0

i am reading the famous article named “Neural Ordinary Differential Equations” by David Duvenaud (2018) I have come across this definition of the adjoint state (page 2):

$$a(t) = \frac{\mathrm dL}{\mathrm dz}(t)$$

I don't understand what this notation exactly means. Is it the directional derivative of L with respect to the vector z(t)? Could someone give me the exact definition of this quantity? I tried several interpretations myself, in order to derive the formula for da/dt, but none match the formula in the article (also page 2).

Thank you so much

MarianD
  • 1,493
  • 2
  • 8
  • 17
sosamm
  • 3
  • 1

1 Answers1

0

You're correct. The adjoint appears to be the gradient of the loss where the derivatives are taken with respect to the components of $\mathbf{z}(t)$.

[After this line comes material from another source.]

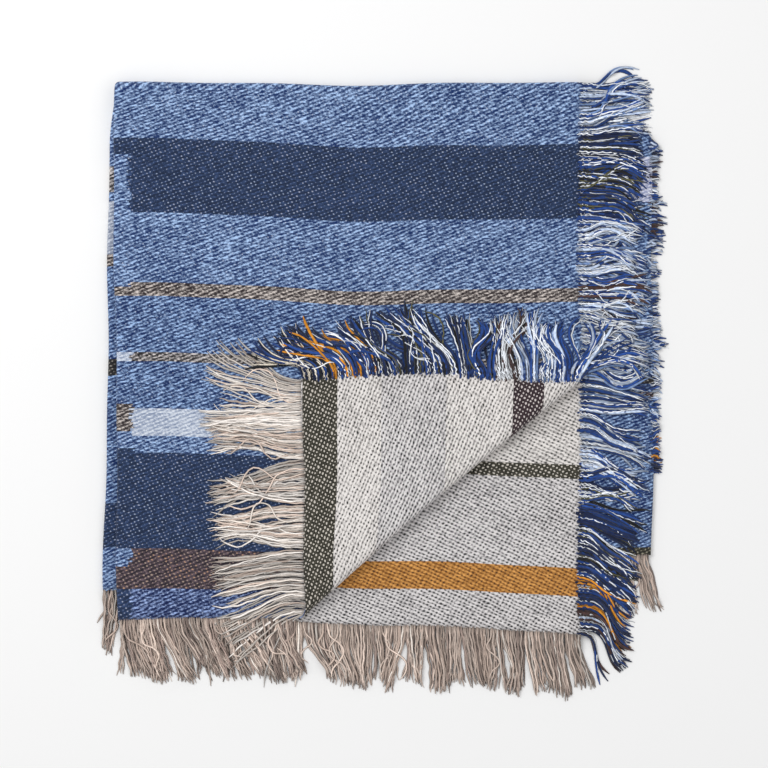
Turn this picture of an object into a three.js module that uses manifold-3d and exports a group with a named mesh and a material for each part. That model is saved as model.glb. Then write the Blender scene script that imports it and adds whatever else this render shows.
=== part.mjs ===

$L$ seems to map vectors to scalars (states of the system $\mathbf{z}$ to loss values). That means $L : \mathbb{R}^n \to \mathbb{R}$. Taking derivative with respect to the input (at least from the context) means that $\partial L / \partial \mathbf{z}(t)$ is a vector.

Writing this out more explicitly,

$$ \mathbf{a}(t)_j = \dfrac{\partial L}{\partial \mathbf{z}_j(t)}$$

Since the state is a function of time, the adjoint will take different values at different times.

Demetri Pananos
  • 24,380
  • 1
  • 36
  • 94